Many people can look at something like a semi-truck and think: Well, that could be better if it were lighter, more aerodynamic, had lower-resistance tires, was more reliable, put fewer pollutants into the atmosphere, cost less to run, carried more freight, had fewer accidents, etc. That is what OEM engineers do every day in companies like PACCAR, Daimler, Volvo, International, Mack, and more.
However, those engineers live in the world of evolutionary improvement. As such, nearly all their efforts wind up looking like something they previously designed. There are reasons why a conventional diesel tractor looks the way it does and has looked that way for more than 80 years.
Free thinkers, protected from the everyday world, can envision something completely different. They can ask questions like: Why do I need a cab on a truck? Why do I need a driver? Why do I need exhaust systems and emission systems? Why do I need diesel? Why do I need a truck?
Which brings me back to the quote attributed to Henry Ford. Faster horses, better wagons, better waste management in streets, a better hay and oats delivery supply chain, bigger wagons, iron hoops on wagon wheels to make them last longer, softer suspension systems using leaf springs, etc. Then along comes someone who proposes getting rid of the horse entirely, and all the infrastructure that goes with it. Wow. Revolutionary. And the idea took off.
My exposure to styling engineers has given me an appreciation for my own self-imposed biases and limitations. Free thinkers can be scary at times. Sometimes you almost have to laugh at the ideas they propose. But then you have to step back and think: What if they have something there? Why not let them run with it and see where it goes? You might wind up with something big, like replacing steam trains with diesel-electric ones, replacing wired telephones with personal smartphones, or replacing horses with cars and trucks.
We talk incessantly about the "Messy Middle," this period trucking is in where choices seem to multiply daily. Competing alternative fuels and powertrains have become viable. We are on the verge of removing drivers from trucks with autonomy. New sources of energy production in solar, wind, nuclear, and more are capturing market share. Fusion power might even be right around the corner.
I read an endless supply of media postings by various vested interests protecting their particular technology and assailing others. These are the people who want faster horses. They make up the majority of the industry, and they are wearing the same blinders their horses have on.
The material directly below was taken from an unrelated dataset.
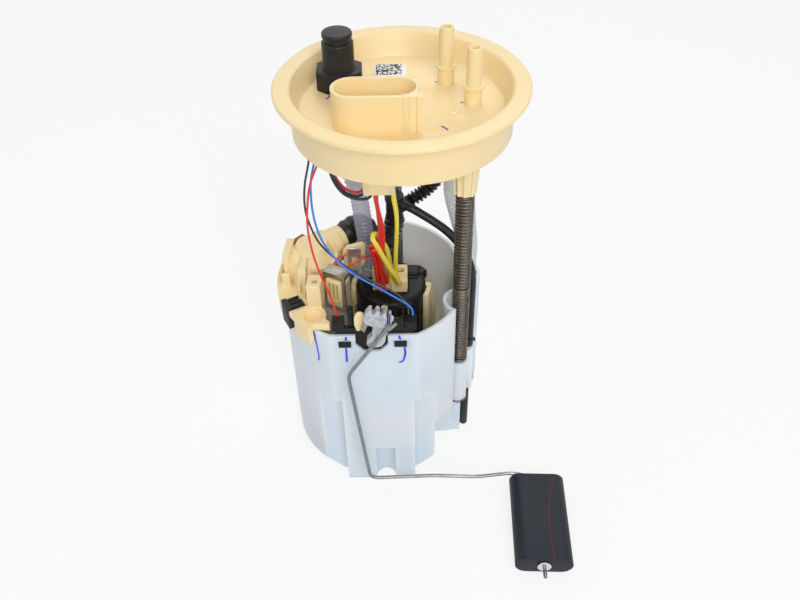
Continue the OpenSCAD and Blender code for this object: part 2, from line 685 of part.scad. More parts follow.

The future is not an evolution of what we are comfortable with. Tomorrow is something the majority of us are unable to conceive. We have to let it happen, not get in the way of trying out the new by overly protecting the familiar old.
In the 1880s, the first few installations of power stations and hydropower plants started to occur. Gas lighting started to be replaced with electric light bulbs. You are reading this on a computer or smartphone that was made possible by electrifying the U.S. I’m pretty sure the visionaries in 1880 had no concept of a computer or smartphone. The invention of controlled, powered flight by the Wright Brothers and others went from nothing more than glorified kites to Concordes in under 100 years, enabling quick international flights at low cost. The shipping container system that revolutionized port operations, trains, and shipping went from ships that could carry tens of containers to modern ones, like the Ever Macro, that can carry more than 15,000 TEUs—all in about 60 years. This includes intermodal trains that have more than 200 cars and massive drayage truck systems.
The free thinkers sometimes get it right in big ways we can’t foresee. You have to let them try, let them fail or succeed, but don’t immediately assume they are wrong. Ultimately, the market decides the fate of new ideas. And that takes time.